On Mon, Jan 11, 2021 at 6:37 AM Hou, Zhijie <houzj.fnst@cn.fujitsu.com> wrote:
> > Attaching v21 patch set, which has following changes:
> > 1) 0001 - changed fpes->ins_cmd_type ==
> > PARALLEL_INSERT_CMD_CREATE_TABLE_AS to fpes->ins_cmd_type !=
> > PARALLEL_INSERT_CMD_UNDEF
> > 2) 0002 - reworded the commit message.
> > 3) 0003 - added cmin, xmin test case to one of the parallel insert cases
> > to ensure leader and worker insert the tuples in the same xact and replaced
> > memory usage output in numbers like 25kB to NkB to make the tests stable.

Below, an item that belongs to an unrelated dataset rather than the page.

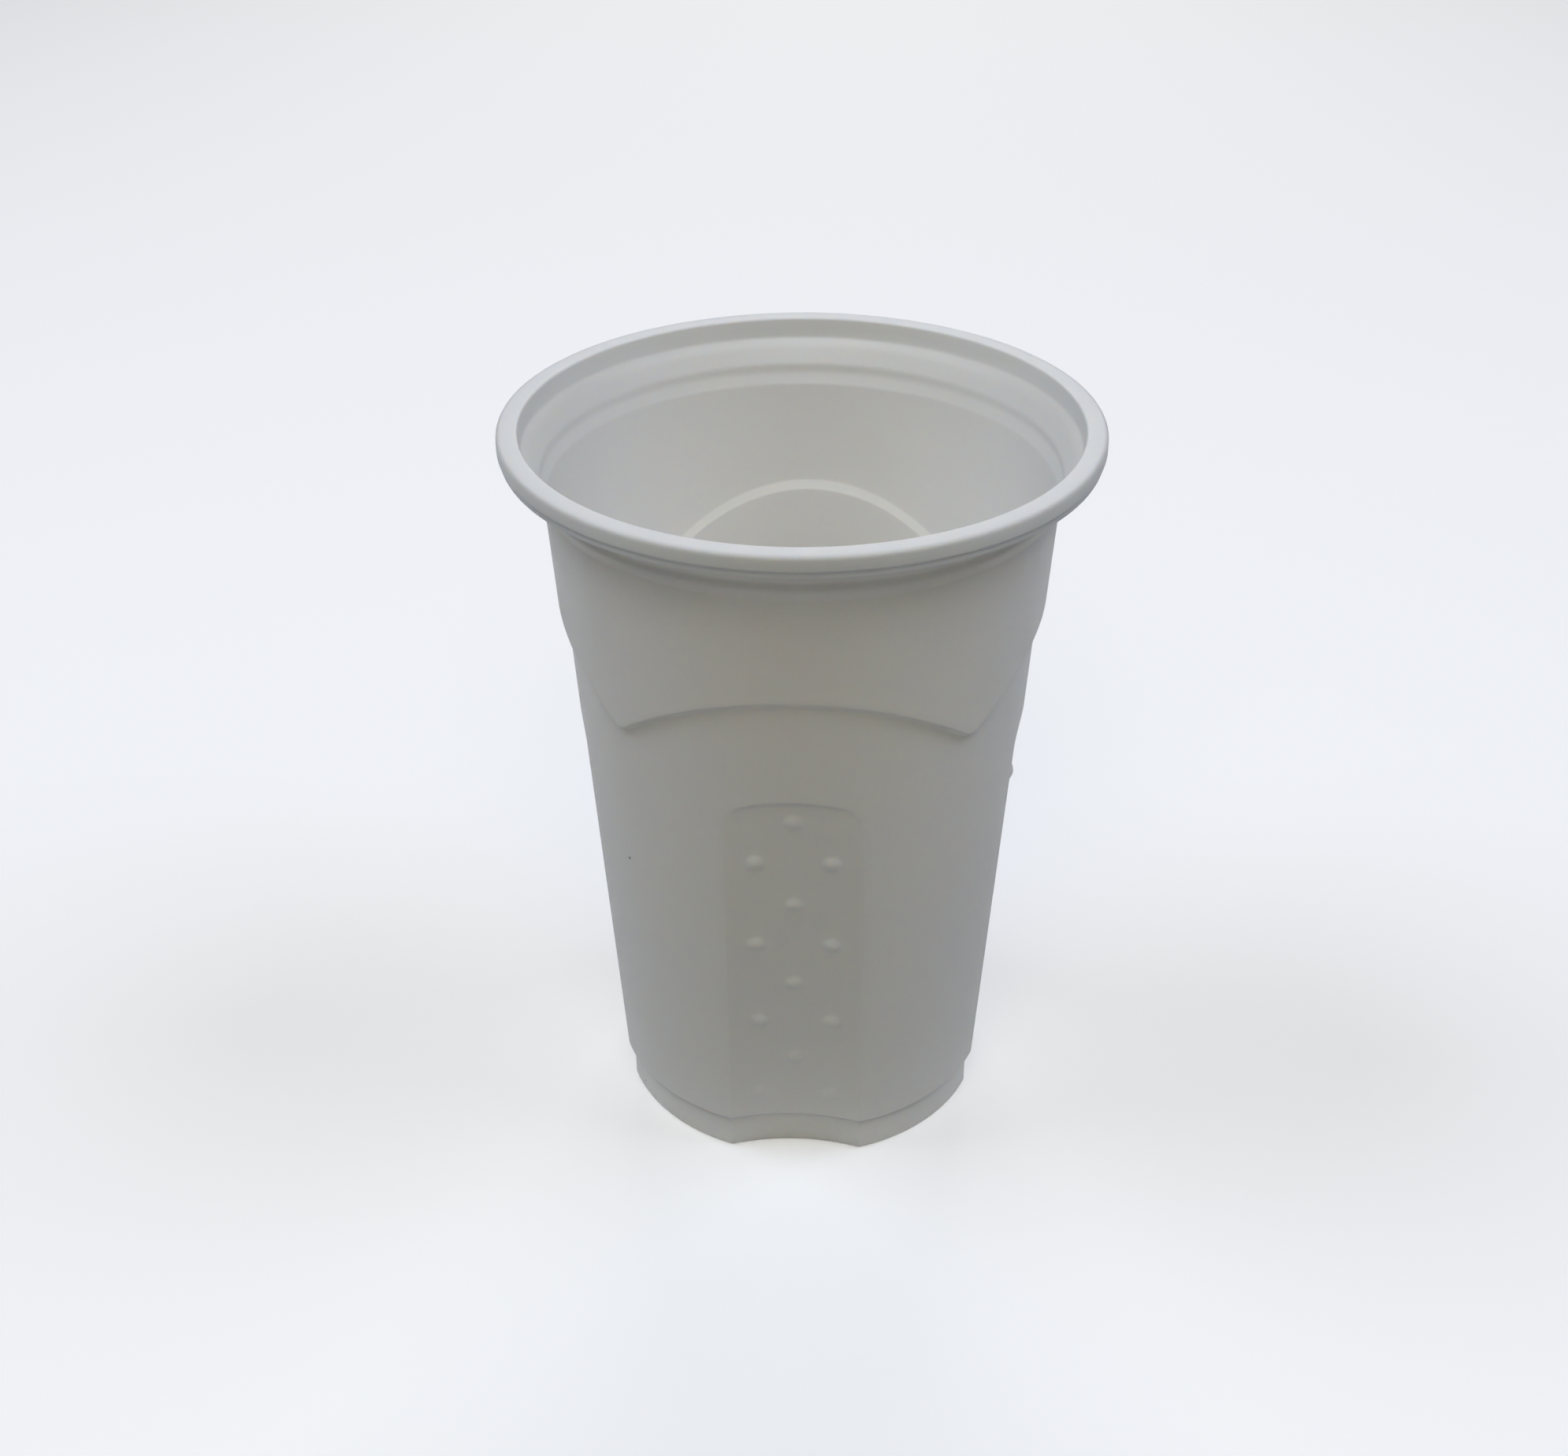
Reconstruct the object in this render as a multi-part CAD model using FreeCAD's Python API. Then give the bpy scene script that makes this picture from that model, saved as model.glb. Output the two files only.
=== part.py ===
import FreeCAD, Part
import math
import os

# Disposable drinking cup, thermoformed from one sheet. It stands on z = 0 with its axis on +Z.
# The wall is a cone with a wider upper zone. A step cut square by slanted faces ends the upper zone, so that
# the step's line rises in an arch over each panel and dips at the corners between them.
# Each of the panels has a recessed tongue with raised dots, which runs down through the foot.
# All sizes are in millimetres and all angles in degrees.

Vector = FreeCAD.Vector
ORIGIN = Vector(0, 0, 0)
UP = Vector(0, 0, 1)

# Overall
cup_height = 100.0
panel_count = 4
wall = 0.5

# Rolled rim
rim_outer_radius = 38.5
rim_width = 2.7
rim_height = 2.2
rim_top_rounding = 0.6
rim_bottom_chamfer = 0.6
rim_sheet = 0.5
rim_slot = 0.35
mouth_radius = rim_outer_radius - rim_width

# Inner line of the neck, from the mouth down: a straight band, a stacking ledge, a slope and a short collar
band_height = 2.7
band_taper = 0.15
ledge_width = 1.05
ledge_drop = 0.7
neck_slope_width = 1.35
neck_slope_height = 2.4
collar_height = 1.1
band_foot_z = cup_height - band_height
band_foot_radius = mouth_radius - band_taper
ledge_z = band_foot_z - ledge_drop
ledge_radius = band_foot_radius - ledge_width
neck_high_z = ledge_z - neck_slope_height
neck_radius = ledge_radius - neck_slope_width
neck_low_z = neck_high_z - collar_height

# Upper zone, measured on the outer face. It starts under the collar, a little further in
upper_draft = 4.0
neck_foot_height = 1.6
neck_foot_width = 0.69
neck_foot_z = neck_low_z - neck_foot_height
upper_top_radius = neck_radius + wall - neck_foot_width

# Scalloped step between the two zones: an inverted pyramid, turned square to the panels, cuts the upper cone
upper_height = 14.4
step_width = 0.98
step_angle = 45.0
step_corner_rounding = 1.6
step_wall = 0.8
step_top_z = neck_foot_z - upper_height

# Lower zone, measured on the outer face
body_draft = 3.75

# Foot band
foot_height = 5.2
foot_step_rise = 0.6
foot_step_width = 0.8
foot_edge_chamfer = 0.5

# Recessed tongue on each panel
tongue_half_width = 8.9
tongue_below_step = 15.6
tongue_top_arc_radius = 18.0
tongue_corner_radius = 4.5
tongue_dip_at_foot = 1.5
tongue_step_at_top = 0.35
tongue_top_z = step_top_z - tongue_below_step

# Raised dots on each tongue: single and paired rows take turns, and each dot has a few flat sides
dot_side_count = 8
dot_radius = 1.2
dot_crown_radius = 0.6
dot_rise = 0.4
dot_row_count = 8
dot_pair_half_gap = 4.9
dots_below_tongue_top = 3.2
dots_above_foot = 5.0

# Floor
floor_ring_width = 6.1
floor_recess_depth = 1.4

# Cutting tools reach this far past the faces that they cut
reach = 6.0
# Points closer than this are one point
same_point = 1e-6


def slope(angle):
    return math.tan(math.radians(angle))


def upper_radius(z):
    """Outer radius of the upper zone's cone."""
    return upper_top_radius + (z - neck_foot_z) * slope(upper_draft)


def body_radius(z):
    """Outer radius of the lower zone's cone."""
    return upper_radius(step_top_z) - step_width + (z - step_top_z) * slope(body_draft)


body_foot_z = foot_height + foot_step_rise
foot_radius = body_radius(body_foot_z) - foot_step_width
floor_recess_radius = foot_radius - floor_ring_width
# the space above the step starts here, below the step's lowest tips
below_step_z = step_top_z - upper_radius(step_top_z) / 2


def rounded_wire(corners, to_point):
    """Closed wire through (a, b, rounding) corners, placed in space by to_point(a, b)."""
    count = len(corners)
    starts = []
    ends = []
    arcs = []
    for index, (a, b, rounding) in enumerate(corners):
        here = Vector(a, b, 0)
        before = Vector(*corners[index - 1][:2], 0)
        after = Vector(*corners[(index + 1) % count][:2], 0)
        if rounding == 0:
            starts.append(here)
            ends.append(here)
            arcs.append(None)
            continue
        to_before = (before - here).normalize()
        to_after = (after - here).normalize()
        half_angle = to_before.getAngle(to_after) / 2
        start = here + to_before * (rounding / math.tan(half_angle))
        end = here + to_after * (rounding / math.tan(half_angle))
        bisector = (to_before + to_after).normalize()
        middle = here + bisector * (rounding / math.sin(half_angle) - rounding)
        starts.append(start)
        ends.append(end)
        arcs.append(middle)
    edges = []
    for index in range(count):
        if arcs[index] is not None:
            points = [to_point(p.x, p.y) for p in (starts[index], arcs[index], ends[index])]
            edges.append(Part.Arc(*points).toShape())
        line_start = to_point(ends[index].x, ends[index].y)
        following = starts[(index + 1) % count]
        line_end = to_point(following.x, following.y)
        if line_start.distanceToPoint(line_end) > same_point:
            edges.append(Part.makeLine(line_start, line_end))
    return Part.Wire(edges)


def turned(corners):
    """Solid of revolution about +Z from (radius, z, rounding) corners."""
    wire = rounded_wire(corners, lambda radius, z: Vector(radius, 0, z))
    return Part.Face(wire).revolve(ORIGIN, UP, 360)


def around(shape):
    """Copies of a shape made for the panel that faces -Y, one for each panel."""
    copies = []
    for index in range(panel_count):
        copy = shape.copy()
        copy.rotate(ORIGIN, UP, index * 360.0 / panel_count)
        copies.append(copy)
    return copies


def step_section(z, raised):
    """Rounded square cut through the step's pyramid at height z, the pyramid being raised by some amount."""
    half = upper_radius(step_top_z) + (z - raised - step_top_z) / slope(step_angle)
    corners = [
        (-half, -half, step_corner_rounding),
        (half, -half, step_corner_rounding),
        (half, half, step_corner_rounding),
        (-half, half, step_corner_rounding),
    ]
    return rounded_wire(corners, lambda x, y: Vector(x, y, z))


def step_pyramid(thickness):
    """Space above the step. Its slanted faces make the step, and lie that thickness above its outer face."""
    raised = thickness / math.cos(math.radians(step_angle))
    high_z = cup_height + 2 * reach
    return Part.makeLoft([step_section(below_step_z, raised), step_section(high_z, raised)], True, True)


def tongue_outline(grown, depth):
    """Solid with the tongue's outline, square to the panel that faces -Y, grown all round."""
    half_width = tongue_half_width + grown
    top_z = tongue_top_z + grown
    top_radius = tongue_top_arc_radius + grown
    corner_radius = tongue_corner_radius + grown
    top_centre_z = top_z - top_radius
    corner_centre_x = half_width - corner_radius
    corner_rise = math.sqrt((top_radius - corner_radius) ** 2 - corner_centre_x ** 2)
    corner_centre_z = top_centre_z + corner_rise
    # the top arc and the corner arc meet on the line through both centres
    lean = math.atan2(corner_centre_x, corner_rise)
    meet_x = top_radius * math.sin(lean)
    meet_z = top_centre_z + top_radius * math.cos(lean)
    turn_angle = (math.pi / 2 + lean) / 2
    mid_x = corner_centre_x + corner_radius * math.sin(turn_angle)
    mid_z = corner_centre_z + corner_radius * math.cos(turn_angle)

    def at(x, z):
        return Vector(x, -depth, z)

    edges = [
        Part.makeLine(at(-half_width, -reach), at(half_width, -reach)),
        Part.makeLine(at(half_width, -reach), at(half_width, corner_centre_z)),
        Part.Arc(at(half_width, corner_centre_z), at(mid_x, mid_z), at(meet_x, meet_z)).toShape(),
        Part.Arc(at(meet_x, meet_z), at(0, top_z), at(-meet_x, meet_z)).toShape(),
        Part.Arc(at(-meet_x, meet_z), at(-mid_x, mid_z), at(-half_width, corner_centre_z)).toShape(),
        Part.makeLine(at(-half_width, corner_centre_z), at(-half_width, -reach)),
    ]
    return Part.Face(Part.Wire(edges)).extrude(Vector(0, depth, 0))


def tongue_edge_distance(z):
    """Distance from the axis, square to the panel, of the chord between the tongue's two edges."""
    return math.sqrt(body_radius(z) ** 2 - tongue_half_width ** 2)


def tongue_dip(z):
    """How far the tongue's middle lies inside that chord: hollow at the foot, domed at the top."""
    top_bulge = body_radius(tongue_top_z) - tongue_edge_distance(tongue_top_z) - tongue_step_at_top
    share = (z - foot_height) / (tongue_top_z - foot_height)
    return tongue_dip_at_foot + share * (-top_bulge - tongue_dip_at_foot)


def tongue_distance(x, z):
    """Distance of the tongue's face from the axis, square to the panel."""
    return tongue_edge_distance(z) - tongue_dip(z) * (1 - (x / tongue_half_width) ** 2)


def tongue_section(z, inset, at_z):
    """Closed section of the space in front of the tongue's face, drawn at height at_z."""
    # wide enough for the outline to trim it on both sides
    half = tongue_half_width + 2 * wall
    face_side = tongue_distance(half, z) - inset
    face_middle = tongue_distance(0, z) - inset
    outside = rim_outer_radius + reach
    left = Vector(-half, -face_side, at_z)
    middle = Vector(0, -face_middle, at_z)
    right = Vector(half, -face_side, at_z)
    far_right = Vector(half, -outside, at_z)
    far_left = Vector(-half, -outside, at_z)
    return Part.Wire([
        Part.Arc(left, middle, right).toShape(),
        Part.makeLine(right, far_right),
        Part.makeLine(far_right, far_left),
        Part.makeLine(far_left, left),
    ])


def tongue_tool(inset):
    """Space in front of the tongue's face on the panel that faces -Y, moved towards the axis by inset."""
    sections = [
        tongue_section(foot_height, inset + foot_step_width, -reach),
        tongue_section(foot_height, inset + foot_step_width, foot_height),
        tongue_section(body_foot_z, inset, body_foot_z),
        tongue_section(tongue_top_z + reach, inset, tongue_top_z + reach),
    ]
    space = Part.makeLoft(sections, True, True)
    return space.common(tongue_outline(inset, rim_outer_radius + 2 * reach))


def dot_outline(x, distance, z, radius):
    """Outline of a dot centred at (x, z) on the panel that faces -Y, at that distance from the axis."""
    corners = []
    for index in range(dot_side_count + 1):
        angle = 2 * math.pi * index / dot_side_count
        corners.append(Vector(x + radius * math.cos(angle), -distance, z + radius * math.sin(angle)))
    return Part.makePolygon(corners)


def dots():
    """Dots on the tongue that faces -Y, each rooted in its wall as deep as it stands out of it."""
    root_radius = 2 * dot_radius - dot_crown_radius
    top_row_z = tongue_top_z - dots_below_tongue_top
    row_pitch = (top_row_z - foot_height - dots_above_foot) / (dot_row_count - 1)
    made = []
    for row in range(dot_row_count):
        z = top_row_z - row * row_pitch
        places = [0.0] if row % 2 == 0 else [-dot_pair_half_gap, dot_pair_half_gap]
        for x in places:
            face = tongue_distance(x, z)
            root = dot_outline(x, face - dot_rise, z, root_radius)
            crown = dot_outline(x, face + dot_rise, z, dot_crown_radius)
            made.append(Part.makeLoft([root, crown], True, True))
    return made


def lower_form(inset, floor_z):
    """Body of the lower zone, shrunk by inset, from floor_z up to inside the upper zone."""
    top_z = step_top_z + reach
    chamfer = foot_edge_chamfer
    corners = [
        (0, floor_z, 0),
        (foot_radius - inset - chamfer, floor_z, 0),
        (foot_radius - inset, floor_z + chamfer, 0),
        (foot_radius - inset, foot_height, 0),
        (body_radius(body_foot_z) - inset, body_foot_z, 0),
        (body_radius(top_z) - inset, top_z, 0),
        (0, top_z, 0),
    ]
    return turned(corners).cut(around(tongue_tool(inset)))


def upper_form(inset, step_thickness, mouth_corners):
    """Body of the upper zone and the neck, shrunk by inset, above the step's slanted faces."""
    outward = wall - inset
    corners = [
        (0, below_step_z, 0),
        (upper_radius(below_step_z) - inset, below_step_z, 0),
        (upper_radius(neck_foot_z) - inset, neck_foot_z, 0),
        (neck_radius + outward, neck_low_z, 0),
        (neck_radius + outward, neck_high_z, 0),
        (ledge_radius + outward, ledge_z - outward, 0),
        (band_foot_radius + outward, band_foot_z - outward, 0),
    ]
    return turned(corners + mouth_corners).common(step_pyramid(step_thickness))


def outer_form():
    """The cup with its rim, filled."""
    rim_bottom_z = cup_height - rim_height
    rim_corners = [
        (mouth_radius + wall, rim_bottom_z, 0),
        (rim_outer_radius - rim_bottom_chamfer, rim_bottom_z, 0),
        (rim_outer_radius, rim_bottom_z + rim_bottom_chamfer, 0),
        (rim_outer_radius, cup_height, rim_top_rounding),
        (0, cup_height, 0),
    ]
    outer = lower_form(0, 0).fuse(upper_form(0, 0, rim_corners))
    outer = outer.fuse([copy for dot in dots() for copy in around(dot)])
    return outer.cut(Part.makeCylinder(floor_recess_radius, floor_recess_depth))


def inner_form():
    """The space that holds the drink."""
    open_corners = [
        (mouth_radius, cup_height, 0),
        (mouth_radius, cup_height + reach, 0),
        (0, cup_height + reach, 0),
    ]
    inner = lower_form(wall, wall).fuse(upper_form(wall, step_wall, open_corners))
    return inner.cut(Part.makeCylinder(floor_recess_radius + wall, floor_recess_depth + wall))


def rim_hollow():
    """Space inside the roll, with the slot that stays open beside the wall."""
    inner = mouth_radius + wall
    outer = rim_outer_radius - rim_sheet
    low_z = cup_height - rim_height + rim_sheet
    high_z = cup_height - rim_sheet
    return turned([
        (inner, low_z - reach, 0),
        (inner + rim_slot, low_z - reach, 0),
        (inner + rim_slot, low_z, 0),
        (outer, low_z, 0),
        (outer, high_z, 0),
        (inner, high_z, 0),
    ])


def make_cup():
    return outer_form().cut(inner_form()).cut(rim_hollow()).removeSplitter()


cup = make_cup()
print("valid", cup.isValid(), "solids", len(cup.Solids), "volume", round(cup.Volume, 1))
print("box", cup.optimalBoundingBox())
os.makedirs("parts", exist_ok=True)
cup.exportStep("parts/cup_body.step")
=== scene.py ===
"""Looks of a thermoformed disposable drinking cup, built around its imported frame.

The cup is one sheet of off-white plastic. Its skin is a run of rings: up the outer face from the foot, round
the rolled rim and down the inner face to the floor. All sizes are in millimetres until the mesh is written in
metres.
"""
import math

import bpy
import numpy as np
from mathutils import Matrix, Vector


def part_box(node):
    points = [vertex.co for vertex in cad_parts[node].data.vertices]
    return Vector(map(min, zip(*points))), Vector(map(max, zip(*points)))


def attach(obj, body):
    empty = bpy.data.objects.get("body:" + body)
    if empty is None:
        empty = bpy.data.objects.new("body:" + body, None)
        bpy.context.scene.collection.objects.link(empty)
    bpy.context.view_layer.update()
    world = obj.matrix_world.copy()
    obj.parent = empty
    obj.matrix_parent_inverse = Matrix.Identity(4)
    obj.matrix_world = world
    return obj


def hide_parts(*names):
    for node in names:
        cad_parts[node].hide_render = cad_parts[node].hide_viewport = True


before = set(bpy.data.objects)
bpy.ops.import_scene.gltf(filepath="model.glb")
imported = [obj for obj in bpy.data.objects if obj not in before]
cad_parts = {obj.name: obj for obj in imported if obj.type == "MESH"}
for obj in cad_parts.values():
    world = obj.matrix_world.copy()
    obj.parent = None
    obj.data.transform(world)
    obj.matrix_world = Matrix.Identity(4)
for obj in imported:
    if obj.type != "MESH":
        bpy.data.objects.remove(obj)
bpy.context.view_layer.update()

MM = 0.001
NODE = "cup_body"
HIGH = [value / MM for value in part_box(NODE)[1]]

# Overall, from the frame
HEIGHT = HIGH[2]
RIM_RADIUS = HIGH[0]
PANELS = 4
WALL = 0.5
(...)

> > 4) 0004 - updated one of the test output to be in NkB and made the assertion
> > in SetParallelInsertState to be not under an if condition.
> >
> > There's one open point [1] on selective skipping of error "cannot insert
> > tuples in a parallel worker" in heap_prepare_insert(), thoughts are
> > welcome.
> >
> > Please consider the v21 patch set for further review.
>
> Hi,
>
> I took a look into the new patch and have some comments.
Thanks.
> 1.
> + /*
> + * Do not consider tuple cost in case of we intend to perform parallel
> + * inserts by workers. We would have turned on the ignore flag in
> + * apply_scanjoin_target_to_paths before generating Gather path for the
> + * upper level SELECT part of the query.
> + */
> + if ((root->parse->parallelInsCmdTupleCostOpt &
> + PARALLEL_INSERT_SELECT_QUERY) &&
> + (root->parse->parallelInsCmdTupleCostOpt &
> + PARALLEL_INSERT_CAN_IGN_TUP_COST))
>
> Can we just check PARALLEL_INSERT_CAN_IGN_TUP_COST here ?
> IMO, PARALLEL_INSERT_CAN_IGN_TUP_COST will be set only when PARALLEL_INSERT_SELECT_QUERY is set.
+1. Changed.
> 2.
> +static void
> +ParallelInsCmdEstimate(ParallelContext *pcxt, ParallelInsertCmdKind ins_cmd,
> + void *ins_info)
> ...
> + info = (ParallelInsertCTASInfo *) ins_info;
> + intoclause_str = nodeToString(info->intoclause);
> + intoclause_len = strlen(intoclause_str) + 1;
>
> +static void
> +SaveParallelInsCmdInfo(ParallelContext *pcxt, ParallelInsertCmdKind ins_cmd,
> + void *ins_info)
> ...
> + info = (ParallelInsertCTASInfo *)ins_info;
> + intoclause_str = nodeToString(info->intoclause);
> + intoclause_len = strlen(intoclause_str) + 1;
> + intoclause_space = shm_toc_allocate(pcxt->toc, intoclause_len);
>
> I noticed the above code will call nodeToString and strlen twice which seems unnecessary.
> Do you think it's better to store the result of nodetostring and strlen first and pass them when used ?
I wanted to keep the API generic, not do nodeToString, strlen outside
and pass it to the APIs. I don't think it will add too much function
call cost since it's run only in the leader. This way, the code and
API looks more readable. Thoughts?
> 3.
> + if (node->need_to_scan_locally || node->nworkers_launched == 0)
> + {
> + EState *estate = node->ps.state;
> + TupleTableSlot *outerTupleSlot;
> +
> + for(;;)
> + {
> + /* Install our DSA area while executing the plan. */
> + estate->es_query_dsa =
> + node->pei ? node->pei->area : NULL;
> ...
> + node->ps.state->es_processed++;
> + }
>
> How about use the variables estate like 'estate-> es_processed++;'
> Instead of node->ps.state->es_processed++;
+1. Changed.
Attaching v22 patch set with changes only in 0001 and 0002. Please
consider it for further review.
With Regards,
Bharath Rupireddy.
EnterpriseDB: http://www.enterprisedb.com